"Over the last decade, MIT has built a remarkable graduate community in the Northwest campus. At the center of that community have been the Marks and the Orlandos," Colombo says. "We are honored and grateful for the truly wonderful impact these Housemasters have had on our students."
MIT Housemasters are an integral part of the residential experience at MIT. They are faculty members who reside in the undergraduate and graduate residence halls, and serve as mentors, neighbors and intellectual leaders for the communities. Housemasters work to advise individual students, advocate for the House, and foster community life.
"Housemasters serve a critical function in the graduate student community," said Dean for Graduate Education Christine Ortiz. "When students leave the classroom or lab, it is the Housemasters who can encourage interaction among students, as well as the formation of friendships so students can get to know one another personally."

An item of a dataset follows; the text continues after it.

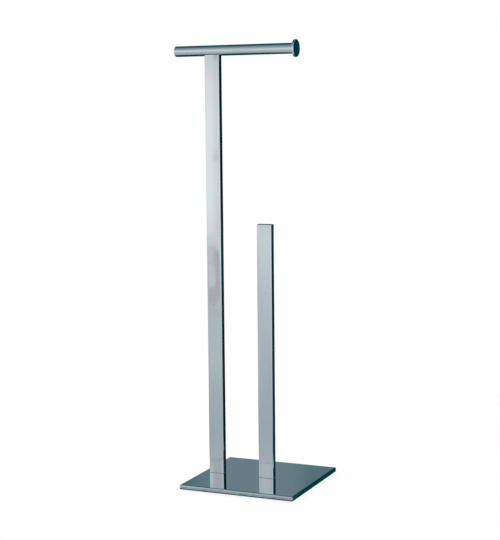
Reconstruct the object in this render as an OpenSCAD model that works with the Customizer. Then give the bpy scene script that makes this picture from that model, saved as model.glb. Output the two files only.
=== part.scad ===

Roger Mark, Distinguished Professor in Health Sciences and Technology, and his wife, Dottie Mark, have been Sidney-Pacific's Housemasters since the House opened in 2002. "They have been here since the very beginning," said Pierre-Olivier Lepage, a graduate student in civil and environmental engineering and president of the Sidney-Pacific Executive Council (SPEC). "They have been a huge part of shaping the culture of the house." Since then, the Marks have yearly fostered a community of around 750 graduate students from more than 50 different countries.
Roger, who joined the MIT faculty in 1969, said that he and his wife had always considered being Housemasters, but decided to wait until their own children had grown up. Then, with the encouragement of a student, they decided to apply in 2002.
"As faculty, you can be very removed from student life," Roger says. "Being a Housemaster exposes you to a whole other world here at MIT."
During their time at Sidney-Pacific, Roger said that he and Dottie have had the privilege of working with many different students to foster leadership and cultural understanding. They have an open-door policy, allowing any student to come speak with them about issues ranging from academic to personal, and host weekly dinners and House council meetings to help students implement activities from dances to intercultural dinners. Roger and Dottie have even been asked to officiate a marriage between two residents who met while living at Sidney-Pacific.
"Roger and Dottie have been the heart of Sidney-Pacific for the past 10 years," says Amy Bilton, a graduate student in aeronautics and astronautics and a member of the Sidney-Pacific Student Board of Trustees. "They take a genuine interest in all of the nearly 700 residents of the community. I have learned so much from them and hope to be as great a role-model in my future endeavors as they have been to me."
Roger said that, for Dottie and him, the appeal of being a Housemaster is the opportunity to work together to mentor students and help develop their leadership skills to prepare them for the real world, after MIT. "It is wonderful to watch students learn to be managers," he says. "Our primary responsibility has always been to support the student community and their work as leaders within it."
Terry Orlando, professor of electrical engineering and computer science, and Dr. Ann Orlando, the departing Housemasters at Ashdown House, share Roger's sentiments. "It is amazing to watch students develop in leadership positions within the House," Terry says.
The Orlandos became Housemasters in 2001, shortly after their own daughter left for college. "We were alone in our house, so we replaced our one child with 380 new ones," Terry says.
Terry and Ann talked about some of their favorite experiences at Ashdown, which included the annual Thanksgiving dinner that they host, as a way to expose the House's many international students to a traditional American holiday. This year, with the presidential elections, the Orlandos hosted debate watching parties and lectures to help explain the Electoral College to international students, and learn how voting works in other countries. "The cultural experience works both ways," Ann says. "With so many international students, we've ended up learning about cultures from all over the world the same way they learn about America."
The students of Ashdown praise Terry and Ann's involvement in their activities as unmatched. "They come to every Ashdown House Executive Committee meeting to make sure everything is going well, and they always help us out if we are struggling with something," says Andy Wright, a graduate student in electrical engineering and computer science and Ashdown House Executive Committee (AHEC) Secretary. "They even volunteer as blackjack dealers for our casino nights."
"They have been invaluable resources in providing advice when we are unsure how to handle a situation and helping us to understand our own leadership styles so that we may be more effective leaders, both in Ashdown as well as in the rest of our lives," says Andrea Dubin, a graduate student in earth, atmosphere and planetary sciences, and chair of Ashdown House. "Their experience and guidance has been unmatched and will be deeply missed."
Both the Orlandos and the Marks said that adjusting to life after being Housemasters will be a process. Since serving as Housemasters has been such a big time commitment, they will have a large amount of free time on their hands, beginning in June. "Thursday nights will be especially lonely for us, since that's when we have AHEC meetings and coffee with the students," says Ann Orlando.
The Marks and the Orlandos recommend serving as a Housemaster to all faculty at MIT. "It has been amazing to interact with such vibrant and talented students," Terry says. "In the end, they are what we're going to miss."